> [Aim of the task] Reproduce the first line and every line after it, exactly, through the one containing "leans it back.". Leave out the rest.
.....
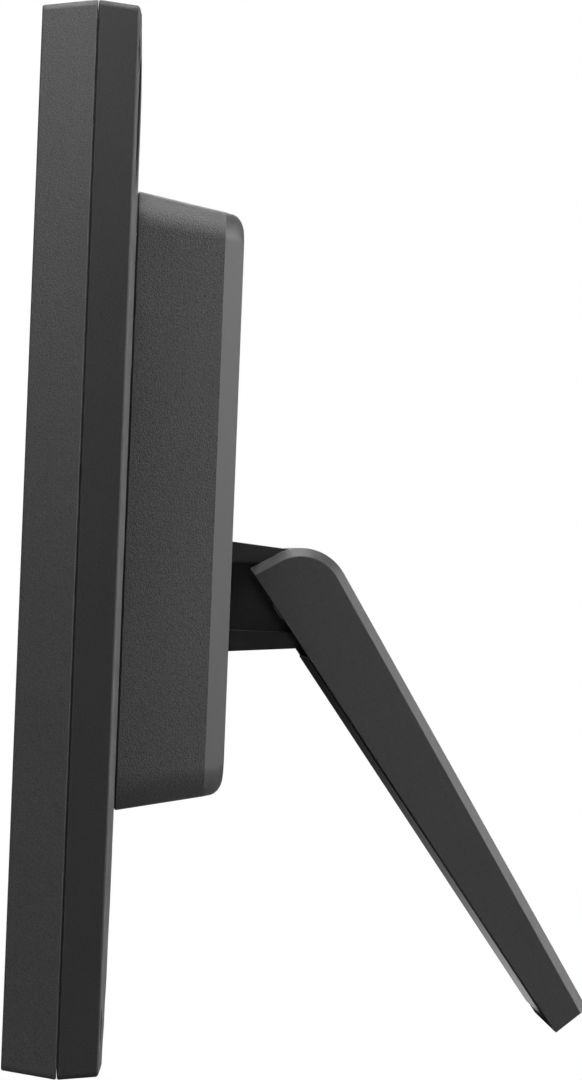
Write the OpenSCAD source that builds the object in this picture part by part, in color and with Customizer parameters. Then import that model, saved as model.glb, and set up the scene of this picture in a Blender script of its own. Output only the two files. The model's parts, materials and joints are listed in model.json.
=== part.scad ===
// Digital photo frame on a hinged rear leg. Millimetres, +Z up, front towards -Y.
// Each piece is drawn in the panel's own frame: X across, Y depth to the rear of the
// parting line, Z height along the panel. in_frame() then leans it back.

/* [Panel] */
// Overall width of the panel
frame_width = 208; // [206:0.5:210]
// Height of the panel along its own face
frame_height = 168; // [167:0.5:170]
// Lean of the panel back from vertical, in degrees
lean = 2.25; // [1.5:0.25:3]
// Depth of the front bezel ahead of the parting line
bezel_depth = 8.7; // [8.6:0.1:9.4]
// Depth of the back shell behind the parting line
shell_depth = 6.4; // [6.2:0.1:6.6]
// How far the bezel draws in towards its front, per side
bezel_draft = 1.05; // [0.6:0.05:1.4]
// How far the back shell draws in towards its rear, per side
shell_draft = 0.6; // [0.3:0.05:0.9]
// Corner radius of the panel outline
panel_corner = 1; // [0.8:0.1:2]
// Chamfer beside the parting line
seam_chamfer = 0.2; // [0.1:0.01:0.5]

/* [Display] */
// Clear width of the window in the bezel
window_width = 161; // [156:1:163]
// Clear height of the window in the bezel
window_height = 121; // [117:1:123]
// Slope run of the window's bevel
window_bevel = 2.2; // [1:0.1:3]

/* [Rear housing] */
// Half width of the housing at its base
housing_half_width = 65; // [64.6:0.1:66]
// Half height of the housing at its base
housing_half_height = 50.45; // [49.8:0.05:51]
// Depth of the housing's rear face
housing_rear = 25.5; // [25.4:0.1:26]
// Corner radius of the housing outline
housing_corner = 6; // [5:0.5:8]

/* [Hinge and leg] */
// Depth of the hinge axis
pivot_depth = 38.7; // [38.4:0.1:39.4]
// Height of the hinge axis along the panel
pivot_height = 75.66; // [75:0.01:77]
// Angle between the opened leg and the panel, in degrees
leg_angle = 35.62; // [33:0.01:36]
// Outside radius of the leg's rounded top
leg_top_radius = 8.445; // [8.4:0.005:8.6]
// Half width of the leg
leg_half_width = 21; // [20.8:0.1:21.6]
// Chamfer on the leg's rear edges
leg_chamfer = 1.4; // [0.6:0.1:1.8]
// Distance of the leg's front face ahead of the hinge axis
leg_front = 4.46; // [4.3:0.01:4.7]
// Radius of the hinge pin
pin_radius = 1.5; // [1.2:0.05:1.6]

/* [Buttons] */
// Radius of a button's cap
button_radius = 2.6; // [2:0.1:2.8]
// Height of a button above the back shell's rim
button_height = 1.5; // [1.4:0.1:1.8]
// Distance from the panel's centre line to the button column
button_offset = 86; // [85:0.5:87]

/* [Hidden] */

$fn = 48;
eps = 0.05;
half_w = frame_width / 2;
half_h = frame_height / 2;
mid_z = half_h;
running_gap = 0.06;
body_gap = 0.3;
over = 0.5;
edge_round = 0.35;
bevel_reach = window_bevel + over;

// Row frame: the lowest line of the shell is the floor, and the depth is centred.
leg_tilt = leg_angle - lean;
pivot_row_y = pivot_depth * cos(lean) + pivot_height * sin(lean);
pivot_row_z = pivot_height * cos(lean) - pivot_depth * sin(lean);
floor_drop = (eps + seam_chamfer) * sin(lean);
leg_end = (pivot_row_z + floor_drop - leg_front * sin(leg_tilt)) / cos(leg_tilt);
leg_end_drop = 0.14;
leg_end_slope = 4.5;
top_edge_angle = 85.2;
rear_edge_angle = -4.15;
leg_tip_depth = -leg_front * cos(leg_tilt) + (leg_end - leg_end_drop) * sin(leg_tilt)
  + end_width(0) * cos(leg_tilt + leg_end_slope);
row_front = -bezel_depth * cos(lean) + (bezel_draft + edge_round) * sin(lean);
row_rear = pivot_row_y + leg_tip_depth;
row_shift = -(row_front + row_rear) / 2;

cavity_half_w = 101.4;
cavity_half_h = 81.4;
lip_half_w = 101.2;
lip_half_h = 81.2;
lip_inner_w = 100;
lip_inner_h = 80;
front_wall = 2.2;
bezel_floor = front_wall - bezel_depth;

case_x = 97;
case_z = [8, frame_height - 8];
bracket_x = 96.5;
bracket_z = [34, 142];

lcd_half_w = 91.5;
lcd_half_h = 70.5;
sheet = 0.3;
lcd_front = -5.95;
lcd_rear = -1;

wall_front = 4.4;
crown_rear = 7.8;
cut_rear = crown_rear + over;
crown_rise = 2.25;
crown_columns = 32;
low_fade = 32;
low_fall = 0.6;
high_fade = 16;
high_fall = 0.9;
fade_steps = 5;
housing_z = 90.65;
opening_half_w = 57.5;
opening_half_h = 46.5;
housing_base = crown_rear + eps;
housing_wall = 2.2;
housing_screw_x = 60.6;
housing_screw_z = [47.6, 133.4];
housing_ceiling = 23.4;
chamfer_depth = 3.15;
chamfer_start = 2.6;
chamfer_slope = 1.05;
nose_depth = 2.5;
nose_start = 2.85;
nose_drop = 3.2;
keyhole_x = 84;
keyhole_z = 146;
keyhole_radius = 4;
keyhole_slot = 8;
keyhole_recess = 7;

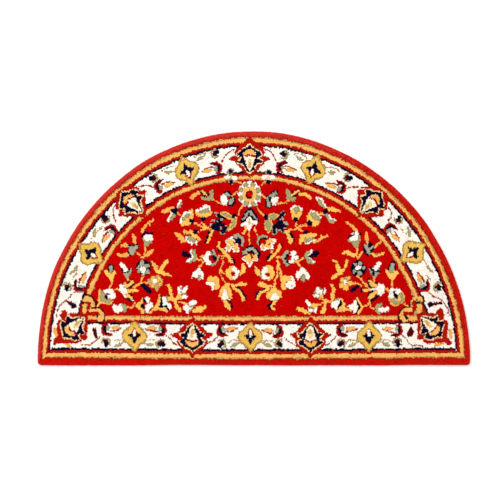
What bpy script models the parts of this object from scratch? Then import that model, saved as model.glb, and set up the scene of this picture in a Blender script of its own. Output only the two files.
.....
> [Result of this exercise]
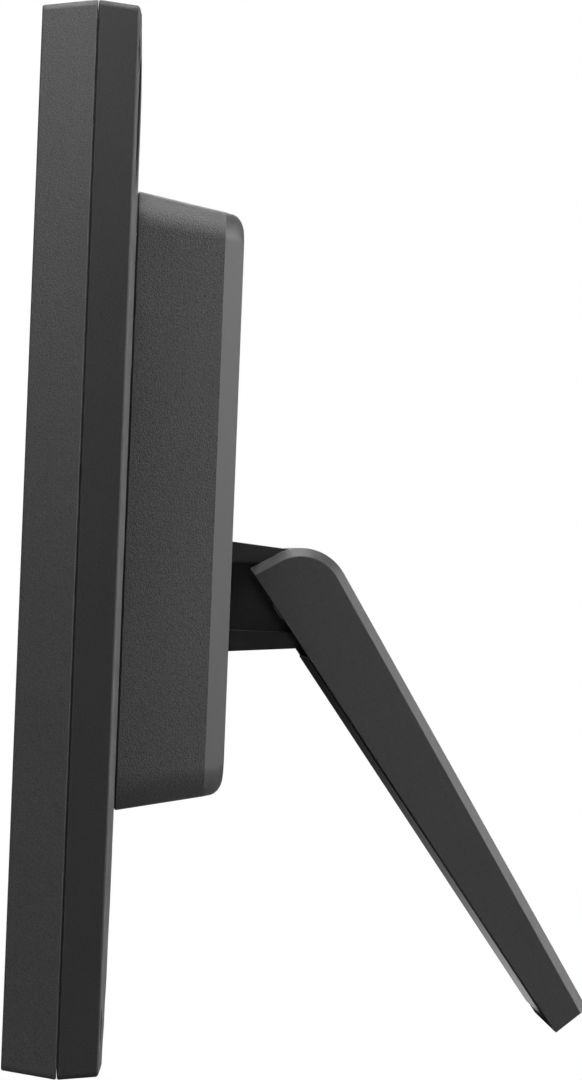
Write the OpenSCAD source that builds the object in this picture part by part, in color and with Customizer parameters. Then import that model, saved as model.glb, and set up the scene of this picture in a Blender script of its own. Output only the two files. The model's parts, materials and joints are listed in model.json.
=== part.scad ===
// Digital photo frame on a hinged rear leg. Millimetres, +Z up, front towards -Y.
// Each piece is drawn in the panel's own frame: X across, Y depth to the rear of the
// parting line, Z height along the panel. in_frame() then leans it back.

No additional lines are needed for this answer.